§ **Dataset entries**
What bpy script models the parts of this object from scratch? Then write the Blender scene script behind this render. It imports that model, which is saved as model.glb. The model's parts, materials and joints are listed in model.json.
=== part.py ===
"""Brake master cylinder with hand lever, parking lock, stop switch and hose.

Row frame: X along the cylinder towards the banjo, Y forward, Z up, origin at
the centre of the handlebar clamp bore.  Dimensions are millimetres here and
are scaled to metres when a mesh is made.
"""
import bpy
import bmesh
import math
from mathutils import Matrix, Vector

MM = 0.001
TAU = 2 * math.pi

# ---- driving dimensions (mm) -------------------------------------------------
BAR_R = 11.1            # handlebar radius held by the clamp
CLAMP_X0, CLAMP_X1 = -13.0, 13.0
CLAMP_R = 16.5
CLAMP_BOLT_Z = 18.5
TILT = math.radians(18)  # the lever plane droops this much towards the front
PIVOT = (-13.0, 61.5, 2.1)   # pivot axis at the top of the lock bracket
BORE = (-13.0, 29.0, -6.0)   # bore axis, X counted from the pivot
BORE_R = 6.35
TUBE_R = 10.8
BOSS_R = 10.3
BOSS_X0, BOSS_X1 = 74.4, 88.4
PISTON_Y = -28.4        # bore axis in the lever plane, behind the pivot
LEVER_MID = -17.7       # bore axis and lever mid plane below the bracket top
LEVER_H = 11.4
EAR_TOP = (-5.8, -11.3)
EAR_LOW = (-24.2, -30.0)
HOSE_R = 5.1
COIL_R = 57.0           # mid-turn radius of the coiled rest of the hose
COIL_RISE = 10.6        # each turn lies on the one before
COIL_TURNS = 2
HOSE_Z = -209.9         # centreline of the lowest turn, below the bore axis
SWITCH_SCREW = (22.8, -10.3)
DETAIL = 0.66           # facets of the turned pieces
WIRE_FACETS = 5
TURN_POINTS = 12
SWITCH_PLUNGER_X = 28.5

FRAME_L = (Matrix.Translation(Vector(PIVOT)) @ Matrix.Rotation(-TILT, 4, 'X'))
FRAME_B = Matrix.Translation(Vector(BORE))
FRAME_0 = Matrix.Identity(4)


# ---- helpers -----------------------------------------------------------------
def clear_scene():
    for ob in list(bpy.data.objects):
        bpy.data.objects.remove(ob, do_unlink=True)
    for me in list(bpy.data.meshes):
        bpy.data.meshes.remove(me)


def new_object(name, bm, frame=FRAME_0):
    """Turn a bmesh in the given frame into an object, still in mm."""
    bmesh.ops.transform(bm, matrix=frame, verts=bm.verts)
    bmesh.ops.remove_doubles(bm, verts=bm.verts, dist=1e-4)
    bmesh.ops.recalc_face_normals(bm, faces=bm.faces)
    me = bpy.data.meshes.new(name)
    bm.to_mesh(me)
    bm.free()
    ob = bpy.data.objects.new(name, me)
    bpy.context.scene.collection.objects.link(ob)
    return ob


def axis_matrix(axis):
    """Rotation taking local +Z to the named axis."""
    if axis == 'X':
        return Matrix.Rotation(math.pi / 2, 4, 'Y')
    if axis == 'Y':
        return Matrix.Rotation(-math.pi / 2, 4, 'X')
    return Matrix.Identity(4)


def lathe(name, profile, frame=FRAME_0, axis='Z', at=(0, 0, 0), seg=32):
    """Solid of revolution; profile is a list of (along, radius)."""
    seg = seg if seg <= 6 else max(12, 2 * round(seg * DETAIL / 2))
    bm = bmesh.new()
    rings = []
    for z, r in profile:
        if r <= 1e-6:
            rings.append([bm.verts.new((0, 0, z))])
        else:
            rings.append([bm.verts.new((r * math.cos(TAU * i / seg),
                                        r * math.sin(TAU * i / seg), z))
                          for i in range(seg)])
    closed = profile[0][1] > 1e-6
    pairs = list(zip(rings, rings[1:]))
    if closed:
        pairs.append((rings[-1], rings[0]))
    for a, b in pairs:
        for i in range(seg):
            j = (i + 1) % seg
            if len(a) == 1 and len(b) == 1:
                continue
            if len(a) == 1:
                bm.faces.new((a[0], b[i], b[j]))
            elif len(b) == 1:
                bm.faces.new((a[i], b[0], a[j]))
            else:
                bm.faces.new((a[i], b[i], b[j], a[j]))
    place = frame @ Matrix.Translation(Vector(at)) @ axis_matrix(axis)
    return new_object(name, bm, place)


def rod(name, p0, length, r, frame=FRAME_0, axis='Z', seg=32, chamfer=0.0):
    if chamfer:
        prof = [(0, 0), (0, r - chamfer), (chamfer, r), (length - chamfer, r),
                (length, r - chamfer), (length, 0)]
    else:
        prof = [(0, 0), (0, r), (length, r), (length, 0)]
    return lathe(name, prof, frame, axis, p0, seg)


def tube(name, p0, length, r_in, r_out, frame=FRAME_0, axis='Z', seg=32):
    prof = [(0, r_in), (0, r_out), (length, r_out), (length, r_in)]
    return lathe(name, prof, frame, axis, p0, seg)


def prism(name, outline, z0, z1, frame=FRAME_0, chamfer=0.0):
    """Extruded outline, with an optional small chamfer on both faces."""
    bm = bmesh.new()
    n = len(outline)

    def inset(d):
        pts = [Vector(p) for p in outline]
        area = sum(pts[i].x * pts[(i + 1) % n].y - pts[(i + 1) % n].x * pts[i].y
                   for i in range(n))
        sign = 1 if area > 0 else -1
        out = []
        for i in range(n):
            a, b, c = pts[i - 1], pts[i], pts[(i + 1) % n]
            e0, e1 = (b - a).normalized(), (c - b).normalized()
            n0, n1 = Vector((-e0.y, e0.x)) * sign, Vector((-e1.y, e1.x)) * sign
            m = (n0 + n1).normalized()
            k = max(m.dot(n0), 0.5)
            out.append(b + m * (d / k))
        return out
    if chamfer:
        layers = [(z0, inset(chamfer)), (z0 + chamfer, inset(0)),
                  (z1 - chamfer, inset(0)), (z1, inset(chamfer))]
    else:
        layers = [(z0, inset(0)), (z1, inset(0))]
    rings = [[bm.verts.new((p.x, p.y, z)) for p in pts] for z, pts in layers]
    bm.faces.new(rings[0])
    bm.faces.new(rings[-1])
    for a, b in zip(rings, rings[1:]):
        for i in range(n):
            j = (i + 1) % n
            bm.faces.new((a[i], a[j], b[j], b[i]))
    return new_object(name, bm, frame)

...

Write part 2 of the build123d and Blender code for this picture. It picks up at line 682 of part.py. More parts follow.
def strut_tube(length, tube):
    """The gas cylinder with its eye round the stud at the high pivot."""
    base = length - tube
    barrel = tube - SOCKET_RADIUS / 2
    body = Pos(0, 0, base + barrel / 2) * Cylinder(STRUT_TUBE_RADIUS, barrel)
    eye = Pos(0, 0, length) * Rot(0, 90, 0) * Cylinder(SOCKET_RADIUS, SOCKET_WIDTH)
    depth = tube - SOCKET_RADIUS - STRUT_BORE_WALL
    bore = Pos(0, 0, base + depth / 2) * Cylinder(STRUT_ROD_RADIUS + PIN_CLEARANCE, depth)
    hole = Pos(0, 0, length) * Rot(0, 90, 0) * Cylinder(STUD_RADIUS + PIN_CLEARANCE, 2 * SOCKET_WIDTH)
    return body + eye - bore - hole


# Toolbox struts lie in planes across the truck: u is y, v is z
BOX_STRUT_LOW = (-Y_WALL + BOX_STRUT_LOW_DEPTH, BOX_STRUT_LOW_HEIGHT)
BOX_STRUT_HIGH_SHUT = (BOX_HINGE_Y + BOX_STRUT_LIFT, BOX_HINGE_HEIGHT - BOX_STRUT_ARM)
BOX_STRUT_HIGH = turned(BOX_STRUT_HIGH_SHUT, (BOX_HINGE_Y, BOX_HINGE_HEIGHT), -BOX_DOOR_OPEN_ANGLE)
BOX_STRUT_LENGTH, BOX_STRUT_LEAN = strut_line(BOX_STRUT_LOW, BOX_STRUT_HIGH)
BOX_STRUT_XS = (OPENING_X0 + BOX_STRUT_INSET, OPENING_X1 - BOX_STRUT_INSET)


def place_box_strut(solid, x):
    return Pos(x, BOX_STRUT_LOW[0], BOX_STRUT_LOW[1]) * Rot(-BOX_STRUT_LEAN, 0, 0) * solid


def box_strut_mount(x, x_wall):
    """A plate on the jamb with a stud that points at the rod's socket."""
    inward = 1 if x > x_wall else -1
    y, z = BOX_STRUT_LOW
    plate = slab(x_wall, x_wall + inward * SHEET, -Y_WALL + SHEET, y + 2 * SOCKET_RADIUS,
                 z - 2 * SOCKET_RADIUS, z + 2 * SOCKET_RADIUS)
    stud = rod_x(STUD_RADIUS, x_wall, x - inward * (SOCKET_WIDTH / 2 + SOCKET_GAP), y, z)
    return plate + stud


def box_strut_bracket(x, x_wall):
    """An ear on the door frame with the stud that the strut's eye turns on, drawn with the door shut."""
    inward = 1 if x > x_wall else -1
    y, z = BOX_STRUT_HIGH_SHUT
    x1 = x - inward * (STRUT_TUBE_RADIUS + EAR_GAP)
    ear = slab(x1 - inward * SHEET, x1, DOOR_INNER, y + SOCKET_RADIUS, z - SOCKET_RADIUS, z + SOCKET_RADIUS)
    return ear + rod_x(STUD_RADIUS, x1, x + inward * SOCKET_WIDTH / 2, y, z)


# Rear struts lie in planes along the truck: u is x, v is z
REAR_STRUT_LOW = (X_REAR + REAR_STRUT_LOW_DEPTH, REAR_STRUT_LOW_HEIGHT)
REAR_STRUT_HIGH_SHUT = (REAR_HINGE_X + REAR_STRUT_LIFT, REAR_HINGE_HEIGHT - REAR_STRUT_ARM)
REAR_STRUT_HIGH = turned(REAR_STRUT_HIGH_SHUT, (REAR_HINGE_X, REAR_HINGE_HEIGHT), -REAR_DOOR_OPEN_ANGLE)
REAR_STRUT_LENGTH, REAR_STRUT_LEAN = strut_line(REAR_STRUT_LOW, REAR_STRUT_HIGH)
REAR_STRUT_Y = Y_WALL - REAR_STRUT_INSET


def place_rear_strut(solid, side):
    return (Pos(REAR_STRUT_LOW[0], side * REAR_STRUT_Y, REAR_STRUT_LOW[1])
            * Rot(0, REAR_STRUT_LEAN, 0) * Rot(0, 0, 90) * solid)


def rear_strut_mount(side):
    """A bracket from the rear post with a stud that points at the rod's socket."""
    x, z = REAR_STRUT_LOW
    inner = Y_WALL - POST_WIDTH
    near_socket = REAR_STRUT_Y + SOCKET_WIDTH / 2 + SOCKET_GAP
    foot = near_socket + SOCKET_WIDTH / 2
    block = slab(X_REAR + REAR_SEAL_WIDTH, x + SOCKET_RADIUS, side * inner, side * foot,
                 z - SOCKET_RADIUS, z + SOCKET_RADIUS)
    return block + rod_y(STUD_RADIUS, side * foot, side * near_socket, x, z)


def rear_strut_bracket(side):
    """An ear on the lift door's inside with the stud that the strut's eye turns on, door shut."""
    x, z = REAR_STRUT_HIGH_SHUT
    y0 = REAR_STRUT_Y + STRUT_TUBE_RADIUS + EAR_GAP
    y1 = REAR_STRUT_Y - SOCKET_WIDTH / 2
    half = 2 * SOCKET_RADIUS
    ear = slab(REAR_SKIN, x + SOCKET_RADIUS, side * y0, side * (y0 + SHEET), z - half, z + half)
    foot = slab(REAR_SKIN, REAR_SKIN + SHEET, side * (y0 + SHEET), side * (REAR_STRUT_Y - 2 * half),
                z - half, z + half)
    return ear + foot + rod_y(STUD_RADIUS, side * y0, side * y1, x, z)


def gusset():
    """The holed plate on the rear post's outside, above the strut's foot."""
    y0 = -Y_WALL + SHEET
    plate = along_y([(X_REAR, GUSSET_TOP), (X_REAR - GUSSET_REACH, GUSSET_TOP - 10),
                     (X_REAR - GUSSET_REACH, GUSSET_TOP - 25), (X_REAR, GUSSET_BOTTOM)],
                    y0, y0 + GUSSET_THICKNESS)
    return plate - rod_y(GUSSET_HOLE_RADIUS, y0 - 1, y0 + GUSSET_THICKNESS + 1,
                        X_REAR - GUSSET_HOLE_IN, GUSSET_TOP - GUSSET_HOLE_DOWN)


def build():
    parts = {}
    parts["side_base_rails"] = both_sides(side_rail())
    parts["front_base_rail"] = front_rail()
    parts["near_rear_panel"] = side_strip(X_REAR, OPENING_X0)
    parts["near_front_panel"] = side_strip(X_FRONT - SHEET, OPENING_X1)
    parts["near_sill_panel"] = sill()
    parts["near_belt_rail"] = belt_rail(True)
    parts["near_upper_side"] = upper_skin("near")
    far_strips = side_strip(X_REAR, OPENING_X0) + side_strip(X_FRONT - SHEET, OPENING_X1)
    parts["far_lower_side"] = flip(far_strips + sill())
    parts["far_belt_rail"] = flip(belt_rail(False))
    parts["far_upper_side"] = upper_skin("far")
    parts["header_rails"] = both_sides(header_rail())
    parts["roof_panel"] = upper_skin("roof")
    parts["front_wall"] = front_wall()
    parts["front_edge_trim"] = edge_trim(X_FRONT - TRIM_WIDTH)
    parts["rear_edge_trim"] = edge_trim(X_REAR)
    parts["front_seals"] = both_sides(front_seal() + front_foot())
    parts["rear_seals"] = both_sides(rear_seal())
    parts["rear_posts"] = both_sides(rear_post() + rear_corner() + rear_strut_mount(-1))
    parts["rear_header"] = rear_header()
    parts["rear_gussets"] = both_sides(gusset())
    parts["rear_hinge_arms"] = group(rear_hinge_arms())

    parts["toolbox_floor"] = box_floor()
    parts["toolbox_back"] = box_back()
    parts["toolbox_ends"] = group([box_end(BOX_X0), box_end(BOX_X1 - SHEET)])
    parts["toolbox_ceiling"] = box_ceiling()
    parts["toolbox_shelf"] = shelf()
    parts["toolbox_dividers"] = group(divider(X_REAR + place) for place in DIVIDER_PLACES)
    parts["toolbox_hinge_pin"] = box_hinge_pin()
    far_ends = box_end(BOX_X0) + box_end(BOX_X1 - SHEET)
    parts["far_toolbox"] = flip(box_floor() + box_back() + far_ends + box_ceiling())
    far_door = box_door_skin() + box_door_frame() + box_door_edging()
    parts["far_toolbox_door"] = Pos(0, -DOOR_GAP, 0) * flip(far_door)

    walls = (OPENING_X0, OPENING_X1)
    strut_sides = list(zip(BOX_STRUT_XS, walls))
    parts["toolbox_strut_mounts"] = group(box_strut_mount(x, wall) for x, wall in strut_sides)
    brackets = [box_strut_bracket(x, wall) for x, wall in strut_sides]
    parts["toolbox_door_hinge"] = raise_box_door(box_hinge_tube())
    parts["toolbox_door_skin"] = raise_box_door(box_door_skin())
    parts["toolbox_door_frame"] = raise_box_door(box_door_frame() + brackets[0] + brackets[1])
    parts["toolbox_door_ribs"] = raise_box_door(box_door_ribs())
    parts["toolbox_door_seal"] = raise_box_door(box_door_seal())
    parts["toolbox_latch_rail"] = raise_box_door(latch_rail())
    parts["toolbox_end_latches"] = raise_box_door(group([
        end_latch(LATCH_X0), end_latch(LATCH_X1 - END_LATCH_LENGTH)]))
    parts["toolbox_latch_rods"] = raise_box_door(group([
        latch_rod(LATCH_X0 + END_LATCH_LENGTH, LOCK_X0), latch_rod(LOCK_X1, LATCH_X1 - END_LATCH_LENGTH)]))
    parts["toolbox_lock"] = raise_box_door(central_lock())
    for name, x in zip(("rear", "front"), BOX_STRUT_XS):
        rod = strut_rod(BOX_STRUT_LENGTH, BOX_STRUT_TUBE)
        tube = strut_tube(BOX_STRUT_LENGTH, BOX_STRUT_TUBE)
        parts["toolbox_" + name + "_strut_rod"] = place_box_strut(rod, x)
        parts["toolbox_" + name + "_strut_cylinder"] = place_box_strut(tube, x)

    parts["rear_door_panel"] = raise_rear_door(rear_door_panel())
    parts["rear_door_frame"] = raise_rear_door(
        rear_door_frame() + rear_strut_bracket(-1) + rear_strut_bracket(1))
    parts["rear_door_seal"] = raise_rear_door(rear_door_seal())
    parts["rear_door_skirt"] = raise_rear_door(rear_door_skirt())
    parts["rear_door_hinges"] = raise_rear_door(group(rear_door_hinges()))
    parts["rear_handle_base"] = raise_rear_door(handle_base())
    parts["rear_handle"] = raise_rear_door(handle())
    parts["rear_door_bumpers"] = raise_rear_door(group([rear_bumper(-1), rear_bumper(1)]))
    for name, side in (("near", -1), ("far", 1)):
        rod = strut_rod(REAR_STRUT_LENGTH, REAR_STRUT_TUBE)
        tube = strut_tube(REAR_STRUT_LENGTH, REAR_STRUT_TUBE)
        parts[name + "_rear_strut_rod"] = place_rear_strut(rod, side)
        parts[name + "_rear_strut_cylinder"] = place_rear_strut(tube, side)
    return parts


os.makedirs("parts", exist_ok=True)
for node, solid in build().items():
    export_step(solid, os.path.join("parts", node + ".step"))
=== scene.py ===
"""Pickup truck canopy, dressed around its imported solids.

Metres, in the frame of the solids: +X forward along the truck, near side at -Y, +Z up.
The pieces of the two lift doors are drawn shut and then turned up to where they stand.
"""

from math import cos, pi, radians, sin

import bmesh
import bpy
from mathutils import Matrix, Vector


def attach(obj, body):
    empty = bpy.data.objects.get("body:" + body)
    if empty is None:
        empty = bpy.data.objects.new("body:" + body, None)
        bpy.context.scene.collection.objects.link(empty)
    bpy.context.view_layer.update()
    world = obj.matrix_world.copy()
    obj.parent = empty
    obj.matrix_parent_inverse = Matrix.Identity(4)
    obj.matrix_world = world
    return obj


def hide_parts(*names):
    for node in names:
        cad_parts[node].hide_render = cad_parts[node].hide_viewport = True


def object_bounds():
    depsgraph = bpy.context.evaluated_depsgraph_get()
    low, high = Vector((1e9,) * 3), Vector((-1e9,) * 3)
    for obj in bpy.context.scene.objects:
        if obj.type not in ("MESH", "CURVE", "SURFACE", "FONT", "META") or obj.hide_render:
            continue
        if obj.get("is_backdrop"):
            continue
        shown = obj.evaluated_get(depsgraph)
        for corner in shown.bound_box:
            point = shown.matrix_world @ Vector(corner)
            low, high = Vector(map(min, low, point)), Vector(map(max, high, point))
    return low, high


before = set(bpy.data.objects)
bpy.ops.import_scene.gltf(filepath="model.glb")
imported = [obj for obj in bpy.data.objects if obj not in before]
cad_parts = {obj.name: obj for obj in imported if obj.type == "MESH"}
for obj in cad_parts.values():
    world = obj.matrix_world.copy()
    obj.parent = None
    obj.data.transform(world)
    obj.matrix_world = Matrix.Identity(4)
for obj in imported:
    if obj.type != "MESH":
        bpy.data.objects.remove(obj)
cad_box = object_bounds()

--

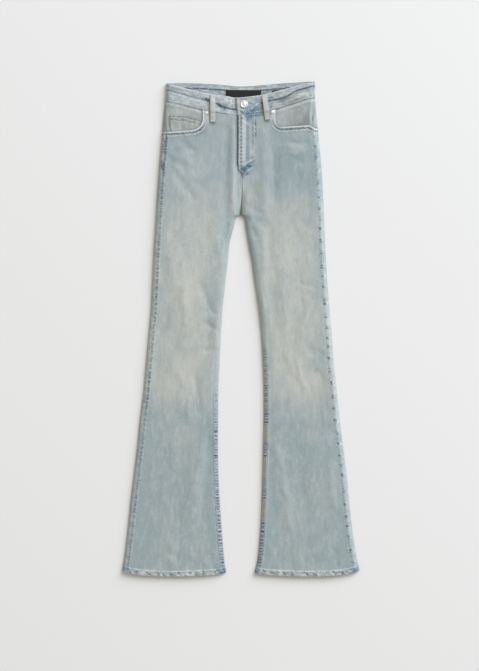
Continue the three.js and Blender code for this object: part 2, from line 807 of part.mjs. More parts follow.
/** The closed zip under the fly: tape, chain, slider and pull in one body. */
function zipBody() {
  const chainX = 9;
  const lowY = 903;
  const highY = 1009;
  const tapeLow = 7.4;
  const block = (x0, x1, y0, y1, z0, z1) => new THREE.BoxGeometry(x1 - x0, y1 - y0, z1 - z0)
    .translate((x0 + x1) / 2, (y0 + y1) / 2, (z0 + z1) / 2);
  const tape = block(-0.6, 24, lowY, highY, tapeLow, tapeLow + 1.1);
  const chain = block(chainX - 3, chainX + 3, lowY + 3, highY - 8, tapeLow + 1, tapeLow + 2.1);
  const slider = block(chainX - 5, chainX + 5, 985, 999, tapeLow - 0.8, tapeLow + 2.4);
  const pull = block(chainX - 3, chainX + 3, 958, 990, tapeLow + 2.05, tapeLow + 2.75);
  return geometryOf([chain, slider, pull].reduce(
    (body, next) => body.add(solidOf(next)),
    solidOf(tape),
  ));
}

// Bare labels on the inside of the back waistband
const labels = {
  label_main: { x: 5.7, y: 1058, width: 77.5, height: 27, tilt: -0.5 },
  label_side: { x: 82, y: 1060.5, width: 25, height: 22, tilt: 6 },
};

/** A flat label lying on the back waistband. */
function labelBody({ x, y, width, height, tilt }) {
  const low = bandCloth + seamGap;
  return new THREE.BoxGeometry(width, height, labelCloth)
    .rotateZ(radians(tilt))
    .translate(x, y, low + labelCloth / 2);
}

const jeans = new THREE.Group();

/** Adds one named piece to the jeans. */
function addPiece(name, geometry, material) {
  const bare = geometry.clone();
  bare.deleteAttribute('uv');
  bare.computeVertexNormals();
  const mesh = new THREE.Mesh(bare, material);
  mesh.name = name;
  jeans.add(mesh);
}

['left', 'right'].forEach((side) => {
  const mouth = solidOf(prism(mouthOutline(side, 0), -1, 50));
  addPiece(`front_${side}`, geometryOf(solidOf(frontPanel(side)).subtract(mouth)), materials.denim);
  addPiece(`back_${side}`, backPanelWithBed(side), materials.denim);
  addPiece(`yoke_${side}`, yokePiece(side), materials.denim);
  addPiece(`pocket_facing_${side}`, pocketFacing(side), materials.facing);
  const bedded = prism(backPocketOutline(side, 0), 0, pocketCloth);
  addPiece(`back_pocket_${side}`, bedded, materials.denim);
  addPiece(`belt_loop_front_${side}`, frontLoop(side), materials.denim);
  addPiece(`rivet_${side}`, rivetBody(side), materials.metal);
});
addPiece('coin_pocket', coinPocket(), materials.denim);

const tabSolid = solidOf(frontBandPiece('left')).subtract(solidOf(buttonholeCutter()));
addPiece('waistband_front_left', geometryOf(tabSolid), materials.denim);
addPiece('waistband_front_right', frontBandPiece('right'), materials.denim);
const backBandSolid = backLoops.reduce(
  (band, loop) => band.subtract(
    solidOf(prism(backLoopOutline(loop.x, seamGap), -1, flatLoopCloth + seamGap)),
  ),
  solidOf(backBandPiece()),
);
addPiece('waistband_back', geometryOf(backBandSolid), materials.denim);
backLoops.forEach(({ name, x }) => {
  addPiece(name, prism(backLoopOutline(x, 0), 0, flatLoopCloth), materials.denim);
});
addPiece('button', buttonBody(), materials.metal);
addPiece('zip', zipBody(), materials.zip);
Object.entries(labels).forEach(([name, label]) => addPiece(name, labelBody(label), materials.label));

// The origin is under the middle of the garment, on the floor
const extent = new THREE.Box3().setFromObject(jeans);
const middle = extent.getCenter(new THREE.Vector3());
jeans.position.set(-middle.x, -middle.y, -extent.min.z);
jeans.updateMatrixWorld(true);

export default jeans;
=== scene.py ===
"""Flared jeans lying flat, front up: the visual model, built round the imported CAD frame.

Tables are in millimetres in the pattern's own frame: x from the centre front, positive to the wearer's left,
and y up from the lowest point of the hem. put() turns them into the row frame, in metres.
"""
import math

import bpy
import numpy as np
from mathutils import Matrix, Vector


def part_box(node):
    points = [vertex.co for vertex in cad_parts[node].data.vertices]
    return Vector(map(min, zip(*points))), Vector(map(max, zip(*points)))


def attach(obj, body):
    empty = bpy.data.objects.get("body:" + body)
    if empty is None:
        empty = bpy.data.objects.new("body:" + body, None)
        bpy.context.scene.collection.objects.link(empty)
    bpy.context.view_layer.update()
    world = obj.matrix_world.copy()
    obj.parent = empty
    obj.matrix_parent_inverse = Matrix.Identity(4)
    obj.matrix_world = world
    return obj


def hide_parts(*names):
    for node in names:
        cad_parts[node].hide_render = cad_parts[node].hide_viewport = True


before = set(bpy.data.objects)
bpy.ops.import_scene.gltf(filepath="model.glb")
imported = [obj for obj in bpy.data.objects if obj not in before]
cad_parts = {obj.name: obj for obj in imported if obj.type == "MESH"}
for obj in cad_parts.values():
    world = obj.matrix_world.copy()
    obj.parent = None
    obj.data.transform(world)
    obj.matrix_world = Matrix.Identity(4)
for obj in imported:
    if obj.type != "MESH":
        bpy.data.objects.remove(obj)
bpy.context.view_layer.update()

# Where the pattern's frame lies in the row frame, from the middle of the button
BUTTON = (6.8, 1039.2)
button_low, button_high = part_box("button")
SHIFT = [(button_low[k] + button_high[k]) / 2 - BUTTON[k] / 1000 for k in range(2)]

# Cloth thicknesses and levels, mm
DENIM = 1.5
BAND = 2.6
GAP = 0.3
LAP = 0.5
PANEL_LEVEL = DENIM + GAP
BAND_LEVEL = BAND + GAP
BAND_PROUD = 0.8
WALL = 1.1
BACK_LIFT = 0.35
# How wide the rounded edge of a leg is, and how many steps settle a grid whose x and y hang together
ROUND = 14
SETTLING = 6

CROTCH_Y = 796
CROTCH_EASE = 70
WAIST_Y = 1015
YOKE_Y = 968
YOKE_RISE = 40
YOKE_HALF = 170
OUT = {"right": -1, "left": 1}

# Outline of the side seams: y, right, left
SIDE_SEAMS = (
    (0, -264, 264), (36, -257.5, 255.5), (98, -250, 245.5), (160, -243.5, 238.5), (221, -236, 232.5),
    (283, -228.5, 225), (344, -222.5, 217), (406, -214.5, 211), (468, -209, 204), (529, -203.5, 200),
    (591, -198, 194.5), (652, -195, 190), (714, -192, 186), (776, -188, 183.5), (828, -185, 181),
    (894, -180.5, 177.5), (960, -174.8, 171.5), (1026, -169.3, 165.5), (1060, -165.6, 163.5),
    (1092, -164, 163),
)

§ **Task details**
Above are the lines; repeat exactly the ones from the line containing "What bpy script" down to the line containing "switch and hose.", both inclusive.

§ **Response**
What bpy script models the parts of this object from scratch? Then write the Blender scene script behind this render. It imports that model, which is saved as model.glb. The model's parts, materials and joints are listed in model.json.
=== part.py ===
"""Brake master cylinder with hand lever, parking lock, stop switch and hose.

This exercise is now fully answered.